Directions | Provide again, from the entries below, every line from the one containing "Write part 3" through the one containing "Principled material and", exactly as written, and no other line.
________________________________________
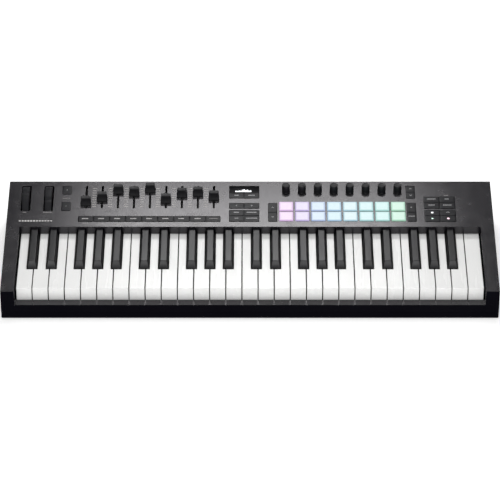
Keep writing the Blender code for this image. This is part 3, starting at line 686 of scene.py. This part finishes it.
def make_knobs():
    """Finely fluted knobs with a smooth collar and a dished top inside a bevelled rim."""
    radius, top = 6.1, 15.2
    collar = [
        (3.0, -2.6, False), (3.0, 0.5, False), (6.0, 0.5, False), (6.2, 0.8, False),
        (6.2, 3.4, False), (6.0, 3.7, False),
    ]
    grip = [
        (radius - 0.2, 3.5, False), (radius, 4.0, True), (radius - 0.05, 8.0, True),
        (radius - 0.1, top - 1.5, True), (radius - 0.2, top - 1.2, False),
        (radius - 0.3, top - 0.7, False), (radius - 0.7, top - 0.15, False),
        (radius - 1.1, top, False), (radius - 1.5, top - 0.05, False),
        (radius - 2.1, top - 0.3, False), (1.5, top - 0.5, False),
    ]
    for node in KNOB_NODES:
        spot = panel_point(JOINTS[node]["pos_m"])
        mesh_piece(f"{node}_collar", fluted_piece(spot, collar), "control", node, PANEL, 38)
        bm = fluted_piece(spot, grip)
        # Painted highlight: the knob's top faces take the lighter top material.
        mark_top(bm, top - 0.8)
        mesh_piece(f"{node}_grip", bm, ["control", "control_painted_top"], node, PANEL, 38, [node])


# Linear colours of the lit pads from left to right: the middle of each, and its sides.
PAD_COLOURS = (
    ((1.0, 0.80, 1.0), (0.62, 0.36, 0.72)),
    ((0.87, 0.79, 1.0), (0.44, 0.34, 0.72)),
    ((0.74, 0.89, 1.0), (0.30, 0.42, 0.72)),
    ((0.73, 0.95, 1.0), (0.26, 0.50, 0.72)),
    ((0.79, 0.98, 1.0), (0.28, 0.55, 0.66)),
    ((0.74, 0.99, 1.0), (0.26, 0.60, 0.60)),
    ((0.72, 1.0, 0.97), (0.26, 0.62, 0.56)),
    ((0.70, 0.99, 0.82), (0.24, 0.60, 0.38)),
)


def make_pads():
    """Sixteen lit pads on their common mat."""
    cells = top_cells("pad_mat")
    columns = sorted({round(c[0]) for c in cells})
    low_v = min(c[2] for c in cells)
    bm = bmesh.new()
    x0, x1 = min(c[0] for c in cells) - 1.0, max(c[1] for c in cells) + 1.0
    v0, v1 = low_v - 1.0, max(c[3] for c in cells) + 1.0
    add_block(bm, x0, x1, v0, v1, -3.8, -2.8, 1.0, 0.2)
    MATERIALS["pad_web"] = moulded("pad_web", (0.10, 0.10, 0.11), (0.13, 0.13, 0.14), 0.6, 0.3)
    mesh_piece("pad_mat_web", bm, "pad_web", "pad_mat", replaces=["pad_mat"])
    for x0, x1, v0, v1, w in cells:
        column = columns.index(round(x0))
        row = "lower" if v0 < low_v + 1 else "upper"
        look = f"pad_{column + 1}"
        if look not in MATERIALS:
            MATERIALS[look] = lit_silicone(look, *PAD_COLOURS[column])
        bm = bmesh.new()
        add_block(bm, x0, x1, v0, v1, -3.0, w - 0.15, 1.3, 0.6, 0.15)
        pad = mesh_piece(f"pad_{row}_{column + 1}", bm, look, "pad_mat")


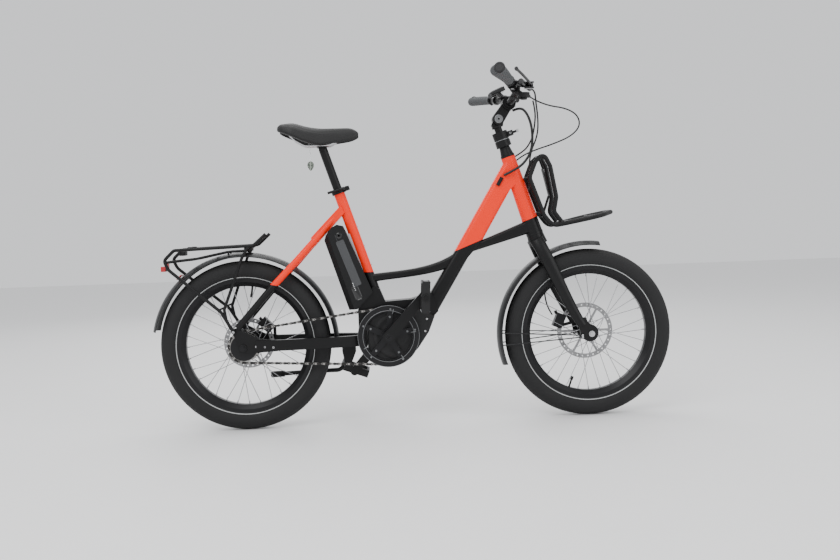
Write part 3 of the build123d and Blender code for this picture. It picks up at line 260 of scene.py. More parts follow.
def frameOrange(maths, x, z):
    downLine = maths.value("SUBTRACT", z, maths.value("MULTIPLY_ADD", x, 0.173, 0.4198))
    braceLine = maths.value("SUBTRACT", z, maths.value("MULTIPLY_ADD", x, 0.389, 0.279))
    front = maths.value("MINIMUM", downLine, braceLine)
    seat = maths.value("MINIMUM", maths.value("SUBTRACT", z, 0.481), maths.value("SUBTRACT", 0.46, x))
    return maths.value("MAXIMUM", front, seat)


def stayOrange(maths, x, z):
    return maths.value("SUBTRACT", z, maths.value("MULTIPLY_ADD", x, -0.22, 0.476))


def tyreFinish(name):
    material = finish(name, (0.016, 0.016, 0.017), 0.74, 0.0, 1300, 0.35, 0.2, 0.05, gloss=0.3)
    tree = material.node_tree
    maths = Maths(tree)
    radial = tree.nodes.new("ShaderNodeAttribute")
    radial.attribute_name = "radial"
    away = maths.value("ABSOLUTE", maths.value("SUBTRACT", radial.outputs["Fac"], tyre["stripeAt"]))
    band = maths.value("LESS_THAN", away, tyre["stripeHalf"])
    return mixInto(material, band, tyre["rubber"], tyre["stripe"])


def leatherFinish(name):
    material = finish(name, (0.009, 0.009, 0.0092), 0.55, 0.0, 500, 0.1, 0.15, 0.015, gloss=0.35)
    tree = material.node_tree
    coords = tree.nodes.new("ShaderNodeTexCoord")
    cells = tree.nodes.new("ShaderNodeTexVoronoi")
    cells.feature = "DISTANCE_TO_EDGE"
    socketValue(cells, "Scale", 620.0)
    tree.links.new(coords.outputs["Object"], cells.inputs["Vector"])
    bump = tree.nodes.new("ShaderNodeBump")
    socketValue(bump, "Strength", 0.35)
    socketValue(bump, "Distance", 0.0006)
    tree.links.new(cells.outputs["Distance"], bump.inputs["Height"])
    tree.links.new(tree.nodes["surface"].outputs["Normal"], bump.inputs["Normal"])
    tree.links.new(bump.outputs["Normal"], tree.nodes["Principled BSDF"].inputs["Normal"])
    return material


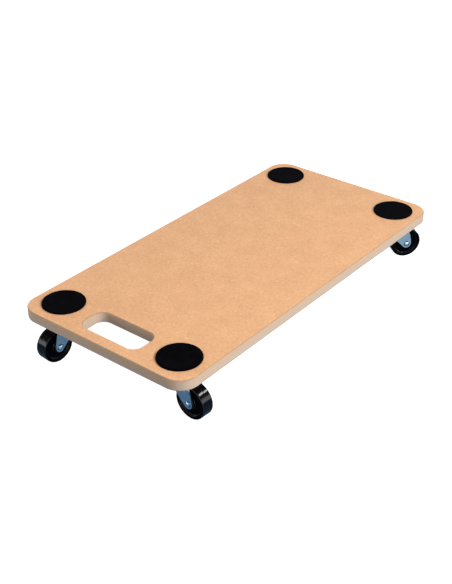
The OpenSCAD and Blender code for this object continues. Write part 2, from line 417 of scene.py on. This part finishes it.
class Finish(NodeGraph):
    """A Principled material and short calls that add the nodes of its detail."""

    def __init__(self, name, **values):
        self.material = bpy.data.materials.new(name)
        self.material.use_nodes = True
        super().__init__(self.material.node_tree)
        self.shader = self.nodes["Principled BSDF"]
        for socket, value in values.items():
            self.shader.inputs[socket.replace("_", " ")].default_value = value
        self.place = self.nodes.new("ShaderNodeTexCoord").outputs["Object"]

    def stretched(self, scale):
        """The object's own coordinates, scaled along each axis."""
        return self.vector_maths("MULTIPLY", self.place, scale)

    def axis(self, letter):
        """One of the object's own coordinates, in metres."""
        return self.component(self.place, letter)

    def noise(self, scale, detail=3.0, roughness=0.55, place=None):
        """Noise from 0 to 1, with scale features to a metre."""
        node = self.nodes.new("ShaderNodeTexNoise")
        self.links.new(place or self.place, node.inputs["Vector"])
        node.inputs["Scale"].default_value = scale
        node.inputs["Detail"].default_value = detail
        node.inputs["Roughness"].default_value = roughness
        return node.outputs["Fac"]

    def cells(self, scale, place=None):
        """Random cells, with scale cells to a metre: the distance from a cell's centre, and its colour."""
        node = self.nodes.new("ShaderNodeTexVoronoi")
        self.links.new(place or self.place, node.inputs["Vector"])
        node.inputs["Scale"].default_value = scale
        return node.outputs["Distance"], node.outputs["Color"]

    def cell_values(self, scale):
        """A random value from 0 to 1 for each cell."""
        node = self.nodes.new("ShaderNodeSeparateColor")
        self.links.new(self.cells(scale)[1], node.inputs[0])
        return node.outputs[0]

    def colour(self, value):
        """Sets the base colour."""
        self.links.new(value, self.shader.inputs["Base Color"])

    def roughness(self, value):
        """Sets the roughness."""
        self.links.new(value, self.shader.inputs["Roughness"])

    def bump(self, *layers):
        """Bumps on the surface. Each layer is (height from 0 to 1, depth in metres)."""
        normal = None
        for height, depth in layers:
            node = self.nodes.new("ShaderNodeBump")
            node.inputs["Distance"].default_value = depth
            self.links.new(height, node.inputs["Height"])
            if normal:
                self.links.new(normal, node.inputs["Normal"])
            normal = node.outputs["Normal"]
        self.links.new(normal, self.shader.inputs["Normal"])


def board_face_finish():
    """The board's sanded face: warm tan and speckled, with dark fibres, pale flecks and soft blotches."""
    f = Finish("mdf_face", IOR=1.45)
    pale, tan = (0.885, 0.50, 0.262), (0.645, 0.328, 0.152)
    deep, fleck = (0.40, 0.18, 0.08), (0.95, 0.62, 0.37)
    blotch = f.ranged(f.noise(26, 5, 0.65), 0.32, 0.68)
    speckle = f.ranged(f.noise(300, 6, 0.85), 0.36, 0.64)
    fibre_x = f.ranged(f.noise(1, 3, 0.65, f.stretched((150, 700, 500))), 0.57, 0.72)
    fibre_y = f.ranged(f.noise(1, 3, 0.65, f.stretched((700, 150, 500))), 0.57, 0.72)
    fibres = f.maths("MAXIMUM", fibre_x, fibre_y)
    flecks = f.ranged(f.cells(170, f.stretched((1.0, 0.7, 1.0)))[0], 0.10, 0.24, 1.0, 0.0)
    tone = f.maths("ADD", f.maths("MULTIPLY", speckle, 0.7), f.maths("MULTIPLY", blotch, 0.3))
    base = f.mixed(tone, tan, pale)
    base = f.mixed(f.maths("MULTIPLY", fibres, 0.34), base, deep)
    f.colour(f.mixed(f.maths("MULTIPLY", flecks, 0.4), base, fleck))
    f.roughness(f.ranged(speckle, 0, 1, 0.55, 0.66))
    f.bump((speckle, 0.00005), (fibres, 0.00004))
    return f.material


def board_edge_finish():
    """The board's cut edge: grey, warmer upwards, dense near both faces, and brown along each arris."""
    low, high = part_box("deck_board")
    middle, half = (low.z + high.z) / 2, (high.z - low.z) / 2
    f = Finish("mdf_edge", IOR=1.45)
    cool, warm, dense = (0.53, 0.45, 0.39), (0.65, 0.43, 0.272), (0.49, 0.36, 0.27)
    arris, dust = (0.42, 0.26, 0.155), (0.68, 0.55, 0.43)
    depth = f.maths("ABSOLUTE", f.maths("SUBTRACT", f.axis("Z"), middle))
    core = f.mixed(f.ranged(f.axis("Z"), low.z, high.z), cool, warm)
    layer = f.ranged(f.noise(1, 3, 0.6, f.stretched((60, 60, 900))), 0.3, 0.7)
    speckle = f.ranged(f.noise(620, 4, 0.75), 0.36, 0.68)
    base = f.mixed(f.ranged(depth, 0.5 * half, 1.3 * half), core, dense)
    base = f.mixed(f.maths("MULTIPLY", layer, 0.3), base, dense)
    base = f.mixed(f.maths("MULTIPLY", speckle, 0.4), base, dust)
    f.colour(f.mixed(f.ranged(depth, half - 1.4 * MM, half - 0.4 * MM), base, arris))
    f.roughness(f.ranged(speckle, 0, 1, 0.7, 0.85))
    f.bump((speckle, 0.00014), (layer, 0.00006))
    return f.material


def pad_finish():
    """Black rubber with a fine leathery grain and a trace of dust."""
    f = Finish("pad_rubber", IOR=1.5, Specular_IOR_Level=0.012)
    grain = f.ranged(f.cells(1300)[0], 0.0, 0.75)
    dust = f.ranged(f.noise(70, 4, 0.6), 0.4, 0.75)
    f.colour(f.mixed(dust, (0.0004, 0.0003, 0.0010), (0.0034, 0.0033, 0.0052)))
    f.roughness(f.ranged(dust, 0, 1, 0.7, 0.85))
    f.bump((grain, 0.00008), (f.noise(400, 3), 0.00005))
    return f.material


def tread_finish():
    """Glossy black moulded plastic with a faint ripple and fine scuffs."""
    f = Finish("wheel_tread", IOR=1.4)
    ripple = f.noise(140, 2)
    scuff = f.ranged(f.noise(1, 3, 0.65, f.stretched((500, 500, 2600))), 0.56, 0.75)
    f.colour(f.mixed(f.maths("MULTIPLY", scuff, 0.3), (0.0014, 0.0014, 0.0022), (0.005, 0.005, 0.008)))
    f.roughness(f.ranged(scuff, 0, 1, 0.08, 0.18))
    f.bump((ripple, 0.000005), (scuff, 0.000002))
    return f.material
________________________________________
Task result |
Write part 3 of the build123d and Blender code for this picture. It picks up at line 260 of scene.py. More parts follow.
def frameOrange(maths, x, z):
    downLine = maths.value("SUBTRACT", z, maths.value("MULTIPLY_ADD", x, 0.173, 0.4198))
    braceLine = maths.value("SUBTRACT", z, maths.value("MULTIPLY_ADD", x, 0.389, 0.279))
    front = maths.value("MINIMUM", downLine, braceLine)
    seat = maths.value("MINIMUM", maths.value("SUBTRACT", z, 0.481), maths.value("SUBTRACT", 0.46, x))
    return maths.value("MAXIMUM", front, seat)


def stayOrange(maths, x, z):
    return maths.value("SUBTRACT", z, maths.value("MULTIPLY_ADD", x, -0.22, 0.476))


def tyreFinish(name):
    material = finish(name, (0.016, 0.016, 0.017), 0.74, 0.0, 1300, 0.35, 0.2, 0.05, gloss=0.3)
    tree = material.node_tree
    maths = Maths(tree)
    radial = tree.nodes.new("ShaderNodeAttribute")
    radial.attribute_name = "radial"
    away = maths.value("ABSOLUTE", maths.value("SUBTRACT", radial.outputs["Fac"], tyre["stripeAt"]))
    band = maths.value("LESS_THAN", away, tyre["stripeHalf"])
    return mixInto(material, band, tyre["rubber"], tyre["stripe"])


def leatherFinish(name):
    material = finish(name, (0.009, 0.009, 0.0092), 0.55, 0.0, 500, 0.1, 0.15, 0.015, gloss=0.35)
    tree = material.node_tree
    coords = tree.nodes.new("ShaderNodeTexCoord")
    cells = tree.nodes.new("ShaderNodeTexVoronoi")
    cells.feature = "DISTANCE_TO_EDGE"
    socketValue(cells, "Scale", 620.0)
    tree.links.new(coords.outputs["Object"], cells.inputs["Vector"])
    bump = tree.nodes.new("ShaderNodeBump")
    socketValue(bump, "Strength", 0.35)
    socketValue(bump, "Distance", 0.0006)
    tree.links.new(cells.outputs["Distance"], bump.inputs["Height"])
    tree.links.new(tree.nodes["surface"].outputs["Normal"], bump.inputs["Normal"])
    tree.links.new(bump.outputs["Normal"], tree.nodes["Principled BSDF"].inputs["Normal"])
    return material


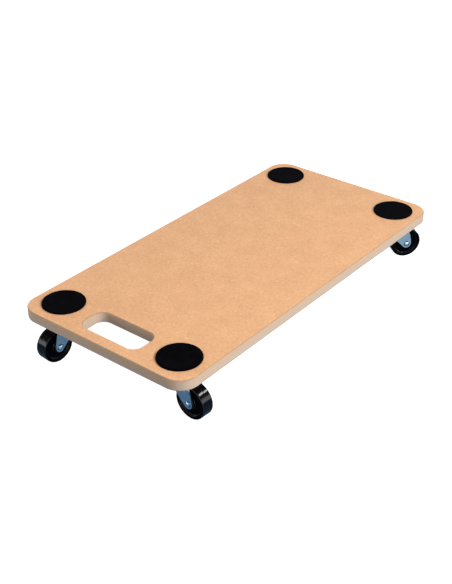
The OpenSCAD and Blender code for this object continues. Write part 2, from line 417 of scene.py on. This part finishes it.
class Finish(NodeGraph):
    """A Principled material and short calls that add the nodes of its detail."""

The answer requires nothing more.